Передвигаясь с тунгусами 24 (12) октября в виду острова Столбового, матросы не смогли воспользоваться случаем спасти остатки партии, наконец, прибыв в Кумах-Сурт, еще раз упустили его, мотивируя это тем, что «решительно не представлялось ни одной удобной минуты» для того, чтобы навести снова мысли тунгусов на заботивший их вопрос.

Из Кумах-Сурта Ниндеман пытался отправить телеграмму посланнику США в Петербург. Здесь осведомленность, которой он однажды там похвастался, вдруг изменила ему: в 80-х годах прошлого столетия только г. Иркутск был связан с Петербургом телеграфной линией, расстояние же между Кумах-Суртом и г. Якутском в 1929 километров, Якутском и Иркутском в 2770 километров, телеграмма должна была идти с нарочным эстафетой[40]. Сколько же времени должна была идти телеграмма из Кумах-Сурта в Петербург? Можно ли было от нее ждать, если не немедленной помощи, то во всяком случае скорой помощи? Повидимому и сам автор телеграммы не ожидал от этой попытки, по собственному же выражению, «ничего путного». Но она случайно, все-таки, восстановила связь между партиями, так как попала 26 (14) октября в руки Кузьмы Еремеева, который, исполняя поручение Мельвиля, через Кумах-Сурт направлялся в Булун. Он сообразил, что все иностранцы должны быть с одного судна и потому доставил «телеграмму» Мельвилю.
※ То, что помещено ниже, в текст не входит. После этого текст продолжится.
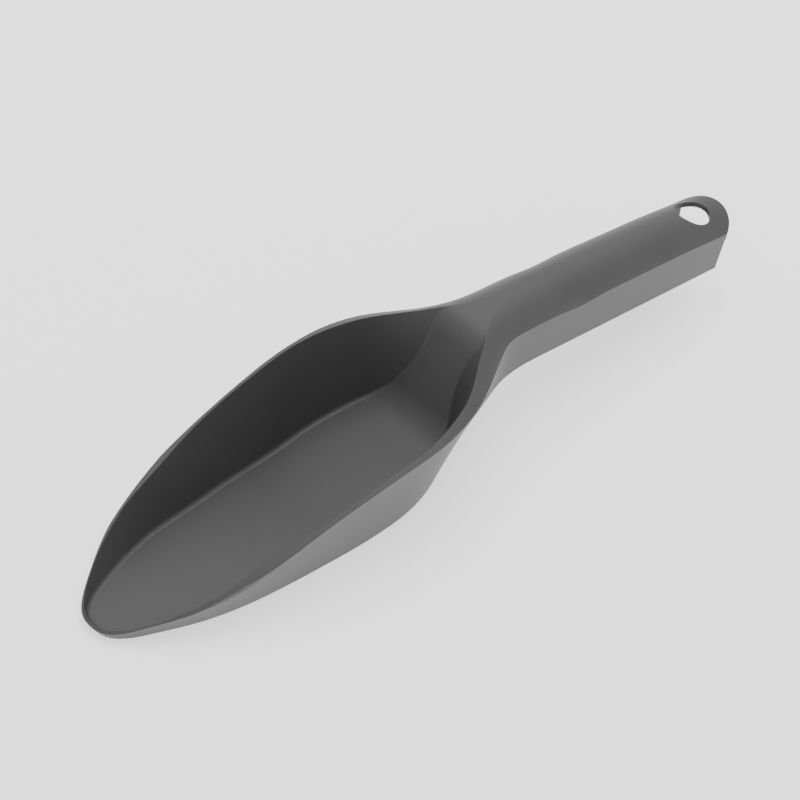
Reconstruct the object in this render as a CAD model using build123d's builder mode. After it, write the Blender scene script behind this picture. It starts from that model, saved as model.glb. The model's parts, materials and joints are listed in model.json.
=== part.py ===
"""Hand trowel moulded in one piece: a deep pointed scoop with a raised lip, a ramp up to
an arched handle, open underneath, and a hanging hole near its end.

Millimetres, +Z up, X along the tool with the tip at -X. The origin is under the middle of
the tool, on the flat underside of the blade. Stations are distances along X from a datum at
the tip, which the lip reaches past by a little.
"""

from build123d import *
from math import sqrt
import os

os.makedirs("parts", exist_ok=True)

# Whole tool
LENGTH = 324.9
LIP_REACH = 1.3
TIP_X = (LIP_REACH - LENGTH) / 2
WALL = 2.2
FLOOR = 2.2
FOOT = -4.0
TOP = 60.0
MIDDLE = 42.0
BEHIND = LENGTH + 10.0
WIDE = 60.0

# Outside walls: outlines at the levels FOOT and TOP, with straight walls between them
BLADE_END = 115.0
HANDLE_START = 212.0
NOSE_FOOT = [(3.5, 0), (7.8, 8.4), (23.0, 15.0)]
SIDE_FOOT = [(23.0, 15.0), (37.0, 19.7), (60.0, 24.0), (90.0, 26.4), (BLADE_END, 27.2)]
NECK_FOOT = [(BLADE_END, 27.2), (135.6, 23.6), (156.0, 13.6), (176.8, 12.0), (HANDLE_START, 11.4)]
NOSE_CENTRE = 9.5
BLADE_TOP = 42.5
NECK_TOP = [(BLADE_END, BLADE_TOP), (135.6, 41.4), (156.0, 34.7), (176.8, 19.2), (HANDLE_START, 15.2)]

# Sharp top edge, at even steps from ahead of the tip to behind the end: half-width, height,
# and the rise from there to the crown
EDGE_MARGIN = 1.2
EDGE_FIRST = -4.0
EDGE_STEP = 20.0
EDGE = [
    (6.0, 1.0, 0.8),
    (19.6, 9.8, 4.4),
    (27.4, 18.3, 6.0),
    (32.2, 25.5, 7.0),
    (35.0, 31.7, 7.8),
    (36.8, 36.7, 8.2),
    (37.8, 40.4, 8.4),
    (36.5, 42.6, 8.5),
    (29.3, 43.8, 8.5),
    (18.5, 44.5, 8.4),
    (15.0, 44.2, 8.0),
    (14.3, 43.1, 7.7),
    (14.2, 41.6, 7.6),
    (14.2, 39.9, 7.5),
    (14.2, 37.9, 7.5),
    (14.2, 35.6, 7.5),
    (14.2, 33.0, 7.5),
    (14.2, 30.1, 7.5),
]
ARCH_FIRST = 6

# Underside of the blade and of the skirts, from the side
FLAT_END = 90.0
SWEEP_END = (146.0, 9.9)
SKIRT_RISE = [SWEEP_END, (156.0, 14.0), (166.5, 19.6), (176.8, 23.8), (190.0, 25.7), (205.0, 25.3)]
SKIRT_END = (BEHIND, 13.3)

# Bowl: outlines at the levels FOOT, MIDDLE and TOP, and its floor and ramp from the side
BOWL_REAR = 206.0
NOSE_IN_FOOT = [(4.8, 0), (9.8, 7.9), (24.4, 13.5)]
SIDE_IN_FOOT = [(24.4, 13.5), (37.0, 17.9), (60.0, 22.2), (90.0, 24.6), (BLADE_END, 25.4)]
NECK_IN_FOOT = [(BLADE_END, 25.4), (135.6, 21.8), (150.0, 13.5), (162.0, 3.0), (180.0, 1.2), (BOWL_REAR, 1.0)]
NOSE_IN_MIDDLE = [(-21.2, 0), (-11.4, 23.2), (13.7, 33.4)]
SIDE_IN_MIDDLE = [(13.7, 33.4), (37.0, 34.9), (60.0, 35.7), (90.0, 36.1), (BLADE_END, 35.9)]
NECK_IN_MIDDLE = [(BLADE_END, 35.9), (135.6, 32.2), (150.0, 26.0), (164.5, 12.6), (172.0, 6.0), (BOWL_REAR, 1.5)]
BOWL_TOP = 41.0
NECK_IN_TOP = [(BLADE_END, BOWL_TOP), (135.6, 36.6), (156.0, 29.0), (170.0, 23.0), (184.0, 11.5), (BOWL_REAR, 5.0)]
FLOOR_CORNERS = [(-20.0, FLOOR), (118.0, FLOOR), (151.8, 14.2), (171.8, 51.6), (BOWL_REAR + 6.0, 52.6)]
FLOOR_RADII = [160.0, 18.0, 14.0]
CREASE = 2.0

# Hollow of the handle
CHANNEL_FRONT = 155.0
NECK_SKIN = 2.8

RAMP_BACK = [(-20.0, 0), (118.8, 0), (153.9, 12.3), (173.6, 49.3), (BOWL_REAR + 6.0, 50.3)]

# Rounded end and hanging hole
END_CENTRE = 313.4
END_HALF_WIDTH = 14.3
SKIRT_CUT = 316.8
SKIRT_LEAN = 1.2
EAVES = 30.5
HOLE_STATION = 307.6
HOLE_RADIUS = 8.0

SIDE_VIEW = Plane(origin=(TIP_X, 0, 0), x_dir=(1, 0, 0), z_dir=(0, -1, 0))


def level(height):
    """Level plane at a height, with its origin above the tip."""
    return Plane(origin=(TIP_X, 0, height))


def cross(station):
    """Plane across the tool at a station."""
    return Plane.YZ.offset(TIP_X + station)


def shrink(points):
    """The same points moved inwards, by a wall on the handle and by more where the neck is oblique."""
    return [(x, y - NECK_SKIN) for x, y in points[:-1]] + [(points[-1][0], points[-1][1] - WALL)]


def grow(points):
    """The same points moved outwards by a wall."""
    return [(x, y + WALL) for x, y in points]


def round_nose(half_width):
    """Points of a quarter circle from the centre line to the side, and of the straight side after it."""
    diagonal = half_width * sqrt(0.5)
    nose = [(NOSE_CENTRE - half_width, 0), (NOSE_CENTRE - diagonal, diagonal), (NOSE_CENTRE, half_width)]
    side = [nose[-1], ((NOSE_CENTRE + BLADE_END) / 2, half_width), (BLADE_END, half_width)]
    return nose, side


def outline(height, nose, side, neck, rear):
    """Closed outline at a height: nose, side, neck and a straight stretch to the rear, on both sides."""
    slope = (side[1][0] - nose[1][0], side[1][1] - nose[1][1])
    half_width = neck[-1][1]
    with BuildSketch(level(height)) as sketch:
        with BuildLine():
            Spline(nose, tangents=[(0, 1), slope])
            Spline(side, tangents=[slope, (1, 0)])
            Spline(neck, tangents=[(1, 0), (1, 0)])
            Line(neck[-1], (rear, half_width))
            Line((rear, half_width), (rear, 0))
            mirror(about=Plane.XZ)
        make_face()
    return sketch.sketch


def neck_outline(height, neck, rear):
    """Closed outline at a height of the neck and the stretch behind it, cut off at the blade's end."""
    front, half_width = neck[0], neck[-1][1]
    with BuildSketch(level(height)) as sketch:
        with BuildLine():
            Line((front[0], 0), front)
            Spline(neck, tangents=[(1, 0), (1, 0)])
            Polyline(neck[-1], (rear, half_width), (rear, 0))
            mirror(about=Plane.XZ)
        make_face()
    return sketch.sketch


def arched_section(place, skin):
    """Upright section with an arched top, a skin below the one through a place on the sharp edge."""
    half_width, height, rise = EDGE[place]
    radius = (half_width**2 + rise**2) / (2 * rise)
    centre = height + rise - radius
    inner = radius - skin
    side = min(half_width - skin + EDGE_MARGIN, 0.97 * inner)
    spring = centre + sqrt(inner**2 - side**2)
    with BuildSketch(cross(EDGE_FIRST + place * EDGE_STEP)) as section:
        with BuildLine():
            Line((-side, spring), (-side, 2 * FOOT))
            Line((-side, 2 * FOOT), (side, 2 * FOOT))
            Line((side, 2 * FOOT), (side, spring))
            ThreePointArc((side, spring), (0, centre + inner), (-side, spring))
        make_face()
    return section.sketch


# Outside of the walls
with BuildPart() as walls:
    foot = outline(FOOT, NOSE_FOOT, SIDE_FOOT, NECK_FOOT, BEHIND)
    top = outline(TOP, *round_nose(BLADE_TOP), NECK_TOP, BEHIND)
    loft(sections=[foot, top], ruled=True)

# Everything below the top surface: arched handle and the slope of the lip
with BuildPart() as below_top:
    loft(sections=[arched_section(place, 0) for place in range(len(EDGE))])

# The same surface one wall lower, from the neck to behind the end
with BuildPart() as below_arch:
    loft(sections=[arched_section(place, WALL) for place in range(ARCH_FIRST, len(EDGE))])

# Open space over the floor and the ramp, from the side
with BuildPart() as above_floor:
    with BuildSketch(SIDE_VIEW):
        with BuildLine():
            FilletPolyline(*FLOOR_CORNERS, radius=FLOOR_RADII)
            Polyline(FLOOR_CORNERS[-1], (FLOOR_CORNERS[-1][0], 1.2 * TOP),
                     (FLOOR_CORNERS[0][0], 1.2 * TOP), FLOOR_CORNERS[0])
        make_face()
    extrude(amount=WIDE, both=True)

# Bowl
with BuildPart() as bowl:
    foot = outline(FOOT, NOSE_IN_FOOT, SIDE_IN_FOOT, NECK_IN_FOOT, BOWL_REAR + 2)
    middle = outline(MIDDLE, NOSE_IN_MIDDLE, SIDE_IN_MIDDLE, NECK_IN_MIDDLE, BOWL_REAR + 2)
    top = outline(TOP, *round_nose(BOWL_TOP), NECK_IN_TOP, BOWL_REAR + 2)
    loft(sections=[foot, middle, top])
    add(above_floor.part, mode=Mode.INTERSECT)
    low = bowl.edges().filter_by(Axis.Y, reverse=True).filter_by(lambda e: e.center().Z < 50)
    fillet(low, radius=CREASE)

# Space under the blade and under the skirts, from the side
with BuildPart() as underside:
    with BuildSketch(SIDE_VIEW):
        with BuildLine():
            Line((-WIDE, 0), (FLAT_END, 0))
            sweep = TangentArc((FLAT_END, 0), SWEEP_END, tangent=(1, 0))
            Spline(SKIRT_RISE, tangents=[sweep % 1, (1, -0.085)])
            Polyline(SKIRT_RISE[-1], SKIRT_END, (BEHIND, 3 * FOOT), (-WIDE, 3 * FOOT), (-WIDE, 0))
        make_face()
    extrude(amount=WIDE, both=True)

# Hollow under the handle and the neck, one wall inside them
with BuildPart() as channel:
    foot = neck_outline(FOOT, shrink(NECK_FOOT), BEHIND)
    top = neck_outline(TOP, shrink(NECK_TOP), BEHIND)
    loft(sections=[foot, top], ruled=True)
    add(below_arch.part, mode=Mode.INTERSECT)
    with BuildSketch(level(2 * FOOT)):
        with Locations(((CHANNEL_FRONT + BEHIND) / 2, 0)):
            Rectangle(BEHIND - CHANNEL_FRONT, 2 * WIDE)
    extrude(amount=2 * TOP, mode=Mode.INTERSECT)

# The bowl grown by one wall on every side, which the hollow stays out of
with BuildPart() as grown_bowl:
    foot = neck_outline(FOOT, grow(NECK_IN_FOOT), BOWL_REAR + 4)
    middle = neck_outline(MIDDLE, grow(NECK_IN_MIDDLE), BOWL_REAR + 4)
    top = neck_outline(TOP, grow(NECK_IN_TOP), BOWL_REAR + 4)
    loft(sections=[foot, middle, top])
    with BuildSketch(SIDE_VIEW):
        with BuildLine():
            ramp = FilletPolyline(*RAMP_BACK, radius=FLOOR_RADII)
            Polyline(RAMP_BACK[-1], (RAMP_BACK[-1][0], 1.2 * TOP), (RAMP_BACK[0][0], 1.2 * TOP), RAMP_BACK[0])
        make_face()
    extrude(amount=WIDE, both=True, mode=Mode.INTERSECT)

# Open space behind the ends of the skirts, under the arch
with BuildPart() as behind_skirts:
    with BuildSketch(SIDE_VIEW):
        with BuildLine():
            Polyline((SKIRT_CUT, EAVES), (SKIRT_CUT, TOP), (BEHIND, TOP), (BEHIND, EAVES), close=True)
        make_face()
    extrude(amount=WIDE, both=True)
    add(below_arch.part, mode=Mode.INTERSECT)
    with BuildSketch(SIDE_VIEW):
        with BuildLine():
            Polyline((SKIRT_CUT - SKIRT_LEAN, 0), (SKIRT_CUT, EAVES), (BEHIND, EAVES), (BEHIND, 0), close=True)
        make_face()
    extrude(amount=WIDE, both=True)

with BuildPart() as trowel:
    add(walls.part)
    add(below_top.part, mode=Mode.INTERSECT)
    add(underside.part, mode=Mode.SUBTRACT)
    add(bowl.part, mode=Mode.SUBTRACT)
    add(channel.part - grown_bowl.part, mode=Mode.SUBTRACT)
    # Rounded end
    with BuildSketch(level(FOOT)):
        with Locations((END_CENTRE / 2 - WIDE, 0)):
            Rectangle(END_CENTRE + 2 * WIDE, 2 * WIDE)
        with Locations((END_CENTRE, 0)):
            Ellipse(LENGTH - END_CENTRE, END_HALF_WIDTH)
    extrude(amount=2 * TOP, mode=Mode.INTERSECT)
    # The skirts stop short of the end
    add(behind_skirts.part, mode=Mode.SUBTRACT)
    # Hanging hole
    with BuildSketch(level(FOOT)):
        with Locations((HOLE_STATION, 0)):
            Circle(HOLE_RADIUS)
    extrude(amount=2 * TOP, mode=Mode.SUBTRACT)

trowel.part.label = "trowel"
export_step(trowel.part, "parts/trowel.step")
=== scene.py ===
"""Looks of a one-piece plastic hand trowel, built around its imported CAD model."""

import json
import logging
import math
from dataclasses import dataclass
from enum import Enum

import bpy
from mathutils import Matrix, Vector

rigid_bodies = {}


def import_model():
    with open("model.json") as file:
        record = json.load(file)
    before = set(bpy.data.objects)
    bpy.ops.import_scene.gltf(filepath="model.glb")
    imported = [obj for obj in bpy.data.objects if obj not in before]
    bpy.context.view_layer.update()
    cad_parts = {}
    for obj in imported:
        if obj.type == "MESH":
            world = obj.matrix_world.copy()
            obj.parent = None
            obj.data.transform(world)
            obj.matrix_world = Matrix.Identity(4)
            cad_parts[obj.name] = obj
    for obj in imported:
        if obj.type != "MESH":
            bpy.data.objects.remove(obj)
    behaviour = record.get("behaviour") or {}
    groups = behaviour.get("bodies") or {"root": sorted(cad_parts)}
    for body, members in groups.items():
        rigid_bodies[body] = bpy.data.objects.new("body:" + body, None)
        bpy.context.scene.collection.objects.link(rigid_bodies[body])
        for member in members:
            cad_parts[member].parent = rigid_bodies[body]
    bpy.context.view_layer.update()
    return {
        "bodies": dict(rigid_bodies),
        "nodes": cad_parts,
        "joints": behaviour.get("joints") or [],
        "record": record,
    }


LOG = logging.getLogger("trowel")


class NodeKind(Enum):
    """Kinds of shader node that the finishes use."""

    COORDINATES = "ShaderNodeTexCoord"
    NOISE = "ShaderNodeTexNoise"
    RAMP = "ShaderNodeValToRGB"
    RANGE = "ShaderNodeMapRange"
    BUMP = "ShaderNodeBump"
    BEVEL = "ShaderNodeBevel"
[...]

Кстати сказать Ниндеман принял Еремеева за офицера и «начальство» из Булуна. Но каково же было его удивление, когда 29 (17) октября, прибыв в Булун, он увидел в качестве начальства другое лицо — казачьего командира Бишофа. Он долго сомневался в правах Бишофа, пока тот не показал ему в доказательство шпагу и мундир.

Здесь матросы объявили, что они были найдены Андросовым через 22 дня после того, как расстались с своей партией. Возможность спасти капитана и всю партию им казалась немыслимой. На самом деле, Ниндеман и Норос были найдены не через 22 дня, а всего только через 13 дней, как расстались с Де-Лонгом: 9 октября (28 сентября) — 22 (10) октября.
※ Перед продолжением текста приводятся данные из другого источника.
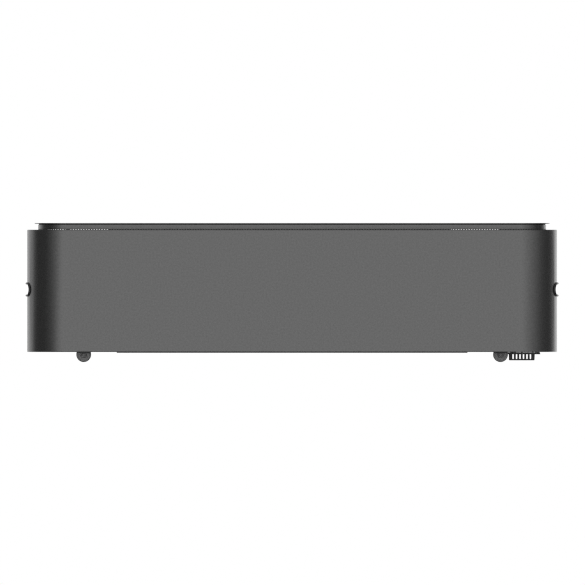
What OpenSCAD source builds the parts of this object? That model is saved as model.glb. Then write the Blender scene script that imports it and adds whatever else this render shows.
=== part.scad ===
// Portable baseboard convector heater.
// X runs along the length, the front faces -Y, +Z is up, and z = 0 is the floor.
// The origin is the middle of the footprint. All sizes are in millimetres.

/* [Casing] */
// Length of the casing, end to end
case_len = 1000; // [992:2:1080]
// Depth of the casing, front to back
case_depth = 180; // [178:1:196]
// Height of the casing wall
case_height = 230.9; // [224:0.1:250]
// Clear height between the floor and the casing
ground_gap = 19; // [18.6:0.1:20]
// Radius of the four upright corners
corner_r = 70; // [66:0.5:71]
// Thickness of the casing and base sheet
sheet = 1.2; // [0.8:0.1:1.5]
// Outside radius of the casing's rolled upper and lower edge
edge_r = 1.6; // [0.8:0.1:2.4]
// Width of the casing's inward lips
lip_w = 6; // [5.6:0.1:7]
// Distance from a corner's start to the nearest fixing along the lips
fix_side = 130; // [110:1:150]
// Thickness of the inner shields, end plates and deflector
thin_sheet = 0.8; // [0.6:0.1:1.2]

/* [Back panel] */
// Distance from a corner's start to the recess for the back panel
recess_side = 3; // [2:0.5:12]
// Height from the casing's lower edge to the recess
recess_low = 12.8; // [10:0.2:18]
// Distance from the recess to the casing's upper edge
recess_top = 13.6; // [12:0.2:20]
// Depth of the recess, to the panel's seat
recess_depth = 3.7; // [3.6:0.1:5]
// Width of the seat that the panel lies on
seat_w = 17; // [15:0.5:20]
// Number of screws along the panel's upper and lower edge
panel_screws = 3; // [2:1:5]
// Diameter of the back panel's screws
panel_screw_d = 3.2; // [2.6:0.1:3.6]
// Diameter of the panel screws' heads
panel_head_d = 6.8; // [6:0.1:7.4]
// Height of the panel screws' heads
panel_head_t = 1.8; // [1.4:0.1:2]
// Length of the panel screws under the panel's face
panel_grip = 7; // [5:0.5:10]

/* [Top] */
// Distance from the casing's face in to the neck's face
neck_inset = 20.7; // [19:0.1:22]
// Wall thickness of the moulded top grille
grille_wall = 2; // [1.6:0.1:2.6]
// Thickness of the slotted ledge
ledge_thick = 3; // [2.4:0.1:4]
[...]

Нельзя отнять от Ниндемана и Нороса мужества, стойкости в страданиях, но нельзя и видеть в них героев, людей самоотверженных. Де-Лонг в них обманулся, как и остальные товарищи, которые возлагали на них все свои надежды на спасение и провожали троекратным «ура».

У. Джильдер в своем описании путешествия в Сибирь для поисков экспедиции капитана Де-Лонга посвятил Ниндеману и Норосу целую главу. Как сочувственно не описывает автор их положение, как не извиняет их промах, он ничем не оправдает отсутствие проявления ими энергии, распорядительности, силы воли в тот момент, когда была сделана ставка на жизнь оставшихся товарищей. Нельзя это оправдать и невозможностью столковаться с тунгусами. Тот, кто сталкивался с тунгусами и якутами, знает, как удивительно восприимчив, сметлив тот и другой народ. Нам нет нужды приводить в подтверждение этому выдержки из сочинений Миддендорфа, Маака, Чекановского, Бунге и друг. Е. Ф. Скворцов, работавший в Ленско-Колымской экспедиции в 1909 году, пишет, что в тунгусах и юкагирах есть что-то благородное: помочь и выручить из беды они готовы всегда, не надеясь на вознаграждение. Бесспорно, Ниндеман и Норос могли спасти одиннадцать оставшихся товарищей, но они этого не сделали.